◆ **Instructions to follow**
Determine which lines of the records include the word "bends", and copy them.

◆ **Provided material**
★ ★ ★

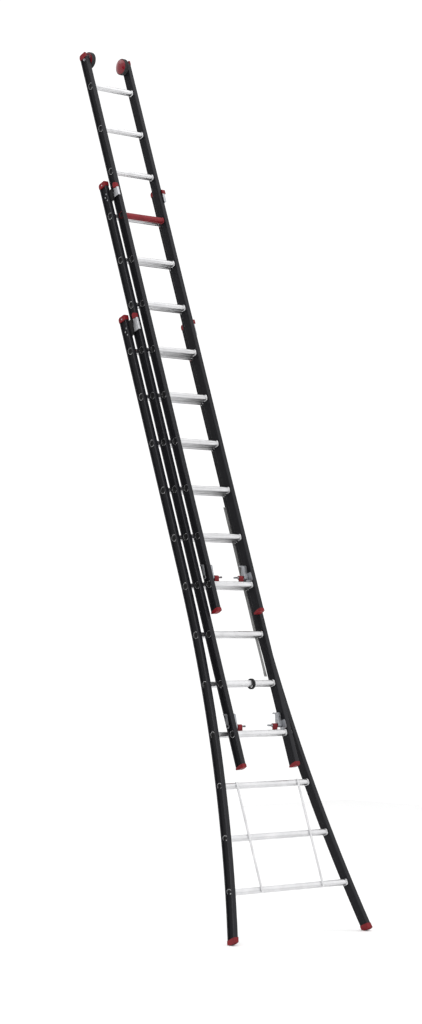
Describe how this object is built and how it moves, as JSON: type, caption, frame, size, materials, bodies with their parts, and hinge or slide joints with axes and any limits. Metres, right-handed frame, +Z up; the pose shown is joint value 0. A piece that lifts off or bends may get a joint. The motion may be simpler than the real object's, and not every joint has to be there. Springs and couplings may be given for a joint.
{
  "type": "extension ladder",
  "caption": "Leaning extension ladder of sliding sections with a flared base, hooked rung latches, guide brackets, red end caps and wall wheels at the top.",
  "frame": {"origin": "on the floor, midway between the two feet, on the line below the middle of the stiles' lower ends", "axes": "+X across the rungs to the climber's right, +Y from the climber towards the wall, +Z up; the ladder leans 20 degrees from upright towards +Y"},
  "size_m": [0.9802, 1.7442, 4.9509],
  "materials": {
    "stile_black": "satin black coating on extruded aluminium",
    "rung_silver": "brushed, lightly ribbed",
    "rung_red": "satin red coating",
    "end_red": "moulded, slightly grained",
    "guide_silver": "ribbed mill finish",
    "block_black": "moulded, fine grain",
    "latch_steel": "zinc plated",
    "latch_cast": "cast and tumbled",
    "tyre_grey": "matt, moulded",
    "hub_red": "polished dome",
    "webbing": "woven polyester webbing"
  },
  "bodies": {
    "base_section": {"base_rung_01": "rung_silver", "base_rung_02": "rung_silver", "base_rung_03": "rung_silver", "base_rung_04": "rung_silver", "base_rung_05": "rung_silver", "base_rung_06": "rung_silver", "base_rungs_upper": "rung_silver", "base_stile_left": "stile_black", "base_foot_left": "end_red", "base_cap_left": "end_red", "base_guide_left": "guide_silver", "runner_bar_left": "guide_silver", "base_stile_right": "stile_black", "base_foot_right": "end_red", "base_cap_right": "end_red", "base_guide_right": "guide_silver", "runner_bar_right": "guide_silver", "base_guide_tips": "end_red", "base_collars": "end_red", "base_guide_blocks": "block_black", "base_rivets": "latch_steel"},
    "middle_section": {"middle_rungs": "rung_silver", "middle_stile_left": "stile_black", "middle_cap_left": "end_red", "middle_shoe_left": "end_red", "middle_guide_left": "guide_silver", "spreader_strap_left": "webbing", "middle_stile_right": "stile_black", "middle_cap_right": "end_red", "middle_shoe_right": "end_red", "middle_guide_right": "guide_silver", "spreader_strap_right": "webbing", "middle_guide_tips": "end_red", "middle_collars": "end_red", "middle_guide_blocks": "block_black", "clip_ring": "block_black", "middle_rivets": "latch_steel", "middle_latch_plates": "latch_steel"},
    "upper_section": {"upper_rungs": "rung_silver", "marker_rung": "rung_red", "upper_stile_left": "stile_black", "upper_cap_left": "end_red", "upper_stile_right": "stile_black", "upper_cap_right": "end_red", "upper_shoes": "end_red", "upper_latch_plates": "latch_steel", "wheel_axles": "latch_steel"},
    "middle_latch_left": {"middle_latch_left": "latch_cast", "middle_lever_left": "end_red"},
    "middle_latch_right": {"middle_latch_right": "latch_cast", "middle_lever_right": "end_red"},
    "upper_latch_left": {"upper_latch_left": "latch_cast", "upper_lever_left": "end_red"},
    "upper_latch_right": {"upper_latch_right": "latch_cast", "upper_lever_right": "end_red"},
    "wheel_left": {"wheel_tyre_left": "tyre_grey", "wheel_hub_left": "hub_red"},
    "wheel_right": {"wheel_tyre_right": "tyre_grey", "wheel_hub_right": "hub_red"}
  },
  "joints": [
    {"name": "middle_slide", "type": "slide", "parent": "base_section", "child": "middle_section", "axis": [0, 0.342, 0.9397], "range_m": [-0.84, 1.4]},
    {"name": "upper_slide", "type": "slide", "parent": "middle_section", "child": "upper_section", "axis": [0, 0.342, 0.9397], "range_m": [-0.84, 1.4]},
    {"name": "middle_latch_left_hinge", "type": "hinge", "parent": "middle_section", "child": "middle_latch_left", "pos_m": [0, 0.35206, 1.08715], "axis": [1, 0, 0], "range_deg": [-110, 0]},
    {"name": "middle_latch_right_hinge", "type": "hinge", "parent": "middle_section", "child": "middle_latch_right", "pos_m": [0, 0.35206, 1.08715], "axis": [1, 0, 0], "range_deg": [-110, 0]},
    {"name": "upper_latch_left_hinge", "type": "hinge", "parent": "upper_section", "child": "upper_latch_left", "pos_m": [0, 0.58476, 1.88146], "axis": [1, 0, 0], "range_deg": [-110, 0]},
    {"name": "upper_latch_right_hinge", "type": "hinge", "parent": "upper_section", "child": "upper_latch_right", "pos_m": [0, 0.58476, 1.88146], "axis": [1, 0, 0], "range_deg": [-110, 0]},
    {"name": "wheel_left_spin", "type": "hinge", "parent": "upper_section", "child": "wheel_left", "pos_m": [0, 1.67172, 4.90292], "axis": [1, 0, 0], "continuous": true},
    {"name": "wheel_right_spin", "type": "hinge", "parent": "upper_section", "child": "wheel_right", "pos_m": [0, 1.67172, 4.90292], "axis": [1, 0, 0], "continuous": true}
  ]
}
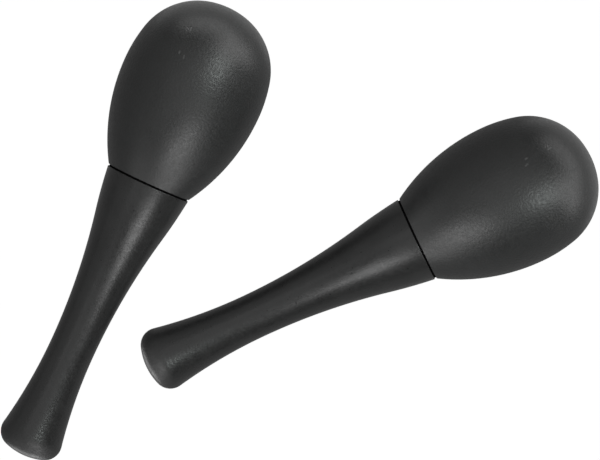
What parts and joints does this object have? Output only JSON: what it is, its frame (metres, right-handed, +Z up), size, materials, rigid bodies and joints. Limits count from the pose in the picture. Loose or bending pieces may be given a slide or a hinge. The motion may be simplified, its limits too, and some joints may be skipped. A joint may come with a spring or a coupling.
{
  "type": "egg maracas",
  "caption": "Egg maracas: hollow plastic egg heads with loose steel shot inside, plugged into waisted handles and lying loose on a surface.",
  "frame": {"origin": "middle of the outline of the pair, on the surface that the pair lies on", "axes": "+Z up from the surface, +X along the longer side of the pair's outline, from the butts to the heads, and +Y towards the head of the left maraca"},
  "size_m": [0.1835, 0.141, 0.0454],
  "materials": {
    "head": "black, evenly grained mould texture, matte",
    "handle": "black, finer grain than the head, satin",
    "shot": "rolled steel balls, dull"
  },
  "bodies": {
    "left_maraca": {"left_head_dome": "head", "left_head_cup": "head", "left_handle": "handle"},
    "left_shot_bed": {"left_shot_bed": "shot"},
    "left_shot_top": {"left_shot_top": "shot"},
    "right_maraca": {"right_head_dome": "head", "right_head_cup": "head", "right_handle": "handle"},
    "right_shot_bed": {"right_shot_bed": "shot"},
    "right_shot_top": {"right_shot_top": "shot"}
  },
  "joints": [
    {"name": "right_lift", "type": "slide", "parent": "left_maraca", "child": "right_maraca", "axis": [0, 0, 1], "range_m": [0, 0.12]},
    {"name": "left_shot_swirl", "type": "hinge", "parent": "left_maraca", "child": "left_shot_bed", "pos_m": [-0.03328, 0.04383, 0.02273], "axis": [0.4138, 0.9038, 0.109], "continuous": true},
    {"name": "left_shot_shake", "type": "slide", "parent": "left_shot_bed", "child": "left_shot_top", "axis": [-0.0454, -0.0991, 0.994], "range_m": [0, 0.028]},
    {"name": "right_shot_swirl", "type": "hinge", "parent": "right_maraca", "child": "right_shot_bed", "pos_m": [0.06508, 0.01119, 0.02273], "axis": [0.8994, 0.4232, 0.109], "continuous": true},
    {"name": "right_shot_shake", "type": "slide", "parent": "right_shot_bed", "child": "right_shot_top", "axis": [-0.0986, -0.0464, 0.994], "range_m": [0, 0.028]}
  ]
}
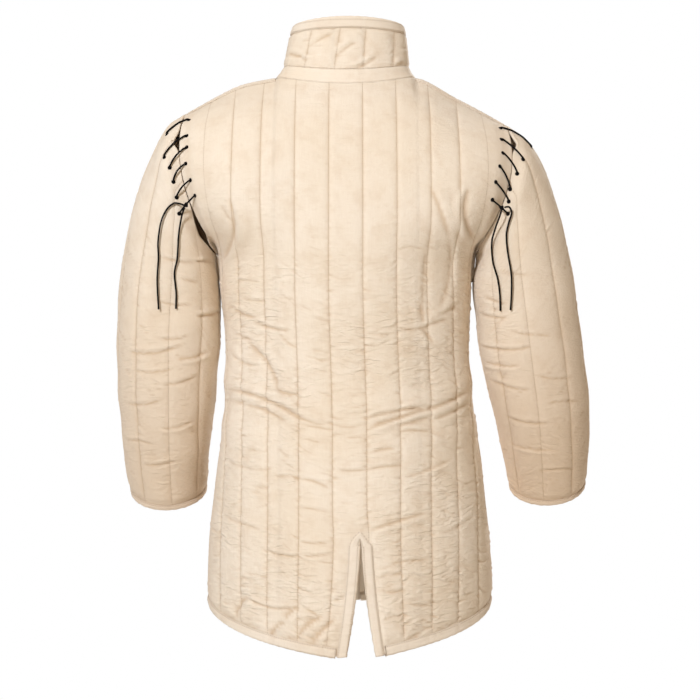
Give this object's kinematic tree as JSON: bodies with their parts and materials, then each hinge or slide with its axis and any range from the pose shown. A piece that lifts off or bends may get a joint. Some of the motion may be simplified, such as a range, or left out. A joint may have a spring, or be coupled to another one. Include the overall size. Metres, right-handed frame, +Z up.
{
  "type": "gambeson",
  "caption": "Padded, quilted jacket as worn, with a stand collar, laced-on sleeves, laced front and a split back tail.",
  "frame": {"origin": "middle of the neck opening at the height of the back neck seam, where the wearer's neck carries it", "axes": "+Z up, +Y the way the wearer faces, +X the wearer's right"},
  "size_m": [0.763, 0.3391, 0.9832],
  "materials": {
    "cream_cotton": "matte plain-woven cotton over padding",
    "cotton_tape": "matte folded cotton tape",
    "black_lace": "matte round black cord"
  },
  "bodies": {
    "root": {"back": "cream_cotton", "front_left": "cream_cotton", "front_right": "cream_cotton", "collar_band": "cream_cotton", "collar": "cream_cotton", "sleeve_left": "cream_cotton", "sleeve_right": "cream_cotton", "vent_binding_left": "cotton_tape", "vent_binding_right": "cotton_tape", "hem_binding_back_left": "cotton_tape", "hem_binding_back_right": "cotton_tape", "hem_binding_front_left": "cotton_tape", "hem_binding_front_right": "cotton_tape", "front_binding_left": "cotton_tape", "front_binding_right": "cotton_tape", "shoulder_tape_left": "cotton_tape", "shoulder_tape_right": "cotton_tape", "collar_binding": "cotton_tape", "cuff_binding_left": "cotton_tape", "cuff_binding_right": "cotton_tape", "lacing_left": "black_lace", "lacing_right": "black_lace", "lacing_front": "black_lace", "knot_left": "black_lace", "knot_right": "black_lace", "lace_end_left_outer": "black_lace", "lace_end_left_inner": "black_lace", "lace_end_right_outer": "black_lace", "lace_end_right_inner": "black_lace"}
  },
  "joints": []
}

★ ★ ★

◆ **Reply to the task**
Describe how this object is built and how it moves, as JSON: type, caption, frame, size, materials, bodies with their parts, and hinge or slide joints with axes and any limits. Metres, right-handed frame, +Z up; the pose shown is joint value 0. A piece that lifts off or bends may get a joint. The motion may be simpler than the real object's, and not every joint has to be there. Springs and couplings may be given for a joint.
Give this object's kinematic tree as JSON: bodies with their parts and materials, then each hinge or slide with its axis and any range from the pose shown. A piece that lifts off or bends may get a joint. Some of the motion may be simplified, such as a range, or left out. A joint may have a spring, or be coupled to another one. Include the overall size. Metres, right-handed frame, +Z up.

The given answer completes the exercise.